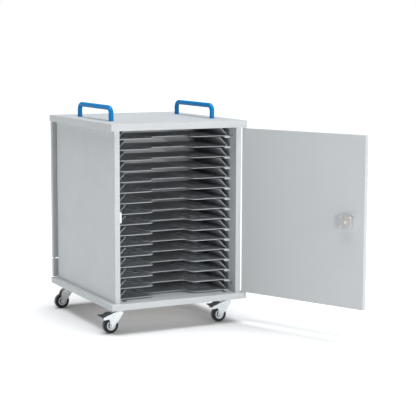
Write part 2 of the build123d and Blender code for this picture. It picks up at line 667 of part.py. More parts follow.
HEX_RADIUS = 5.6
HEX_HEIGHT = 4.5
NUT_BORE_RADIUS = 3.05
BOLT_DISC_RADIUS = 8.0
BOLT_DISC_HEIGHT = 2.6
BOLT_DISC_EDGE = 1.2
BOLT_TIP_REACH = 1.0
with BuildPart() as caster_bolts:
    with BuildSketch(Plane.XY.offset(PLATE_BOTTOM)):
        with Locations(*OUTER_BOLTS):
            Circle(BOLT_RADIUS)
    extrude(amount=PLATE_THICKNESS + BOLT_BLIND_DEPTH)
    with BuildSketch(Plane.XY.offset(PLATE_BOTTOM)):
        with Locations(*OUTER_BOLTS):
            RegularPolygon(HEX_RADIUS, side_count=6)
    extrude(amount=-HEX_HEIGHT)
    with BuildSketch(Plane.XY.offset(BASE_TOP)):
        with Locations(*INNER_BOLTS):
            Circle(BOLT_DISC_RADIUS)
    extrude(amount=BOLT_DISC_HEIGHT)
    fillet(caster_bolts.edges().group_by(Axis.Z)[-1], BOLT_DISC_EDGE)
    with BuildSketch(Plane.XY.offset(BASE_TOP)):
        with Locations(*INNER_BOLTS):
            Circle(BOLT_RADIUS)
    extrude(amount=PLATE_BOTTOM - HEX_HEIGHT - BOLT_TIP_REACH - BASE_TOP)
    with BuildSketch(Plane.XY.offset(PLATE_BOTTOM)):
        with Locations(*INNER_BOLTS):
            RegularPolygon(HEX_RADIUS, side_count=6)
            Circle(NUT_BORE_RADIUS, mode=Mode.SUBTRACT)
    extrude(amount=-HEX_HEIGHT)
save(caster_bolts, "caster_bolts")

# ---------------------------------------------------------------- swivel fork
# Drawn with the kingpin on the Z axis and the wheel trailing towards -X.
AXLE_X = -CASTER_TRAIL
AXLE_Z = WHEEL_RADIUS
AXLE_RADIUS = 4.0
FORK_INNER_Y = 14.0
FORK_SHEET = 2.2
FORK_OUTER_Y = FORK_INNER_Y + FORK_SHEET
FORK_CORNER_RADIUS = 4.0
CORNER_ZONE = (AXLE_Z + 1.0, CROWN_TOP - 1.0)
FORK_BOSS_RADIUS = 9.5
FORK_FRONT_X = 14.0
FORK_REAR_X = -71.0
CROWN_REAR_X = -19.0
RACE_RADIUS = 15.0
KINGPIN_CLEARANCE = 0.08
BRAKE_PIN_X = -28.5
BRAKE_PIN_Z = 73.5
BRAKE_PIN_RADIUS = 2.5
PIN_CLEARANCE = 0.06
AXLE_HEAD_RADIUS = 6.5
AXLE_HEAD_HEIGHT = 3.0
RIVET_HEAD_RADIUS = 4.0
RIVET_HEAD_HEIGHT = 1.4
PIN_HEAD_TAPER = 12.0

# One cheek of a fork, as X and Z from the kingpin: down the front edge to the axle boss, then up
# the rear edge to the crown. The cheek of a braked fork has an arm that carries the pedal.
CHEEK_FRONT_EDGE = (
    (FORK_FRONT_X, CROWN_TOP),
    (FORK_FRONT_X, 79.0),
    (-6.0, 50.0),
    (-24.0, AXLE_Z),
    (-44.5, AXLE_Z),
)
BRAKED_CHEEK = (
    *CHEEK_FRONT_EDGE,
    (-42.0, 50.0),
    (-47.0, 59.0),
    (FORK_REAR_X, 57.0),
    (FORK_REAR_X, 68.0),
    (-32.0, 81.5),
    (CROWN_REAR_X, CROWN_TOP),
)
PLAIN_CHEEK = (
    *CHEEK_FRONT_EDGE,
    (-44.0, 52.0),
    (-41.0, 68.0),
    (-34.0, 80.0),
    (CROWN_REAR_X, CROWN_TOP),
)
AXLE_PIN = (AXLE_X, AXLE_Z, AXLE_RADIUS, AXLE_HEAD_RADIUS, AXLE_HEAD_HEIGHT)
BRAKE_PIN = (BRAKE_PIN_X, BRAKE_PIN_Z, BRAKE_PIN_RADIUS, RIVET_HEAD_RADIUS, RIVET_HEAD_HEIGHT)


def fork_sheet(cheek, pins):
    """The pressed fork: two cheeks of that outline, with holes for the pins, under a crown."""
    with BuildPart() as fork:
        for into in (-1, 1):
            with BuildSketch(wall_plane(into * FORK_OUTER_Y)):
                with BuildLine():
                    Polyline(*cheek, close=True)
                outline = make_face()
                fillet(
                    outline.vertices().filter_by(lambda v: CORNER_ZONE[0] < v.Y < CORNER_ZONE[1]),
                    FORK_CORNER_RADIUS,
                )
                with Locations((AXLE_X, AXLE_Z)):
                    Circle(FORK_BOSS_RADIUS)
                for pin_x, pin_z, pin_radius, *_ in pins:
                    with Locations((pin_x, pin_z)):
                        Circle(pin_radius + PIN_CLEARANCE, mode=Mode.SUBTRACT)
            extrude(amount=into * FORK_SHEET)
        with BuildSketch(Plane.XY.offset(CROWN_TOP)):
            with Locations(((FORK_FRONT_X + CROWN_REAR_X) / 2, 0)):
                Rectangle(FORK_FRONT_X - CROWN_REAR_X, 2 * FORK_OUTER_Y)
        extrude(amount=-CROWN_THICKNESS)
        with BuildSketch(Plane.XY.offset(CROWN_TOP)):
            Circle(RACE_RADIUS)
        extrude(amount=PLATE_BOTTOM - HOUSING_HEIGHT - CROWN_GAP - CROWN_TOP)
        with BuildSketch(Plane.XY.offset(CROWN_TOP - CROWN_THICKNESS)):
            Circle(KINGPIN_RADIUS + KINGPIN_CLEARANCE)
        extrude(amount=PLATE_BOTTOM - CROWN_TOP, mode=Mode.SUBTRACT)
    return fork


def fork_pins(pins):
    """The pins across a fork, each with a head on both sides."""
    with BuildPart() as crossing:
        for pin_x, pin_z, pin_radius, head_radius, head_height in pins:
            with BuildSketch(wall_plane(FORK_OUTER_Y)):
                with Locations((pin_x, pin_z)):
                    Circle(pin_radius)
            extrude(amount=2 * FORK_OUTER_Y)
            for side in (-1, 1):
                with BuildSketch(wall_plane(side * (FORK_OUTER_Y + PIN_CLEARANCE))):
                    with Locations((pin_x, pin_z)):
                        Circle(head_radius)
                extrude(amount=-side * head_height, taper=PIN_HEAD_TAPER)
                with BuildSketch(wall_plane(side * FORK_OUTER_Y)):
                    with Locations((pin_x, pin_z)):
                        Circle(pin_radius)
                extrude(amount=-side * PIN_CLEARANCE)
    return crossing


BRAKED_FORK = (fork_sheet(BRAKED_CHEEK, (AXLE_PIN, BRAKE_PIN)), fork_pins((AXLE_PIN, BRAKE_PIN)))
PLAIN_FORK = (fork_sheet(PLAIN_CHEEK, (AXLE_PIN,)), fork_pins((AXLE_PIN,)))

# ---------------------------------------------------------------- wheel and tyre
# Turned about the axle, which lies along Y.
HUB_RADIUS = 21.5
HUB_FACE_RADIUS = 17.0
HUB_BORE_RADIUS = AXLE_RADIUS + PIN_CLEARANCE
HUB_NECK_RADIUS = 8.0
HUB_WEB_HALF = 7.0
HUB_FACE_CLEARANCE = 0.5
HUB_HALF_WIDTH = FORK_INNER_Y - HUB_FACE_CLEARANCE
HUB_WEB_CHAMFER = 2.0
RIM_RECESS = 1.5
TREAD_HALF = WHEEL_WIDTH / 2
RIM_HALF = TREAD_HALF - RIM_RECESS
TREAD_SHOULDER_RADIUS = 26.5
TREAD_EDGES = ((TREAD_SHOULDER_RADIUS, -TREAD_HALF), (TREAD_SHOULDER_RADIUS, TREAD_HALF))
with BuildPart() as wheel:
    with BuildSketch(Plane.XY):
        with BuildLine():
            Polyline(
                (HUB_BORE_RADIUS, -HUB_HALF_WIDTH),
                (HUB_NECK_RADIUS, -HUB_HALF_WIDTH),
                (HUB_NECK_RADIUS + HUB_WEB_CHAMFER, -HUB_WEB_HALF),
                (HUB_FACE_RADIUS - HUB_WEB_CHAMFER, -HUB_WEB_HALF),
                (HUB_FACE_RADIUS, -RIM_HALF),
                (HUB_RADIUS, -RIM_HALF),
                (HUB_RADIUS, RIM_HALF),
                (HUB_FACE_RADIUS, RIM_HALF),
                (HUB_FACE_RADIUS - HUB_WEB_CHAMFER, HUB_WEB_HALF),
                (HUB_NECK_RADIUS + HUB_WEB_CHAMFER, HUB_WEB_HALF),
                (HUB_NECK_RADIUS, HUB_HALF_WIDTH),
                (HUB_BORE_RADIUS, HUB_HALF_WIDTH),
                close=True,
            )
        make_face()
    revolve(axis=Axis.Y)

with BuildPart() as tyre:
    with BuildSketch(Plane.XY):
        with BuildLine():
            Line((HUB_RADIUS, RIM_HALF), (HUB_RADIUS, -RIM_HALF))
            Line((HUB_RADIUS, -RIM_HALF), TREAD_EDGES[0])
            ThreePointArc(TREAD_EDGES[0], (WHEEL_RADIUS, 0), TREAD_EDGES[1])
            Line(TREAD_EDGES[1], (HUB_RADIUS, RIM_HALF))
        make_face()
    revolve(axis=Axis.Y)

# ---------------------------------------------------------------- brake pedal
PEDAL_SIDE_CLEARANCE = 0.6
PEDAL_HALF_WIDTH = FORK_INNER_Y - PEDAL_SIDE_CLEARANCE
PEDAL_EDGE_RADIUS = 0.5

# The side of the pedal, as X and Z from the kingpin: up the front of its boss, over the humped
# back, along the foot plate to its tip, and back underneath.
PEDAL_OUTLINE = (
    (-22.5, 69.0),
    (-22.5, 78.0),
    (-28.0, 82.0),
    (-35.0, 85.0),
    (-46.0, 86.0),
    (-54.0, 83.5),
    (-61.0, 79.0),
    (-72.0, 77.0),
    (-86.0, 78.0),
    (-87.0, 75.5),
    (-79.0, 70.0),
    (-72.0, 65.5),
    (-66.0, 65.5),
    (-58.0, 70.0),
    (-42.0, 67.5),
    (-28.0, 67.5),
)
with BuildPart() as brake_pedal:
    with BuildSketch(wall_plane(PEDAL_HALF_WIDTH)):
        with BuildLine():
            Polyline(*PEDAL_OUTLINE, close=True)
        make_face()
    extrude(amount=2 * PEDAL_HALF_WIDTH)
    fillet(brake_pedal.edges().filter_by(Axis.Y), PEDAL_EDGE_RADIUS)
    with BuildSketch(wall_plane(PEDAL_HALF_WIDTH)):
        with Locations((BRAKE_PIN_X, BRAKE_PIN_Z)):
            Circle(BRAKE_PIN_RADIUS + PIN_CLEARANCE)
    extrude(amount=2 * PEDAL_HALF_WIDTH, mode=Mode.SUBTRACT)

CASTERS = {
    "front_left": (-CASTER_X, -CASTER_Y),
    "front_right": (CASTER_X, -CASTER_Y),
    "rear_left": (-CASTER_X, CASTER_Y),
    "rear_right": (CASTER_X, CASTER_Y),
}
for corner, (x, y) in CASTERS.items():
    kingpin = Location((x, y, 0))
    hub = Location((x + AXLE_X, y, AXLE_Z))
    braked = y < 0
    fork, pins = BRAKED_FORK if braked else PLAIN_FORK
    with BuildPart() as caster_fork:
        with Locations(kingpin):
            add(fork.part)
            add(pins.part)
    save(caster_fork, f"{corner}_fork")
    save_moved(wheel, f"{corner}_wheel", hub)
    save_moved(tyre, f"{corner}_tyre", hub)
    if braked:
        save_moved(brake_pedal, f"{corner}_brake_pedal", kingpin)
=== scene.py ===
"""Looks of the laptop storage trolley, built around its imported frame.

Every length is in metres, in the trolley's own frame: +Z up, the front faces -Y, and the origin
is on the floor under the centre of the cabinet.
"""

from __future__ import annotations

import json
import logging
import math
from collections.abc import Callable, Iterable, Sequence
from dataclasses import dataclass, field
from enum import Enum

import bmesh
import bpy
from mathutils import Matrix, Vector

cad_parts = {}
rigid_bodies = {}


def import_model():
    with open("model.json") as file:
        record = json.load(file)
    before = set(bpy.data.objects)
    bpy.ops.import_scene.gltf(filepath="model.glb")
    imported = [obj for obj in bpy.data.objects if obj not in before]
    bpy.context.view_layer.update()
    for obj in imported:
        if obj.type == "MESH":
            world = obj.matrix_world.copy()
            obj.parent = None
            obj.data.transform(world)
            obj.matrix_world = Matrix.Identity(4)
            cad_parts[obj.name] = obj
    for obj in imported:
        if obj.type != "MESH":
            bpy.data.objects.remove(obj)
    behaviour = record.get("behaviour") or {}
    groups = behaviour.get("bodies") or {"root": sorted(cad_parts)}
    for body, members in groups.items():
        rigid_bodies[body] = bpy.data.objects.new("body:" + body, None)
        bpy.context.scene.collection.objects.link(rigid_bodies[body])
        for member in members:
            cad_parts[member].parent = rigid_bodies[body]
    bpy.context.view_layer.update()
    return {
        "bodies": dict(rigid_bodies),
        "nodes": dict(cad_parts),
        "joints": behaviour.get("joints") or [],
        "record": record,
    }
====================
EXERCISE DIRECTIONS: Say how many lines in the listing above include "members". Give nothing but the number.

TASK RESULT: 2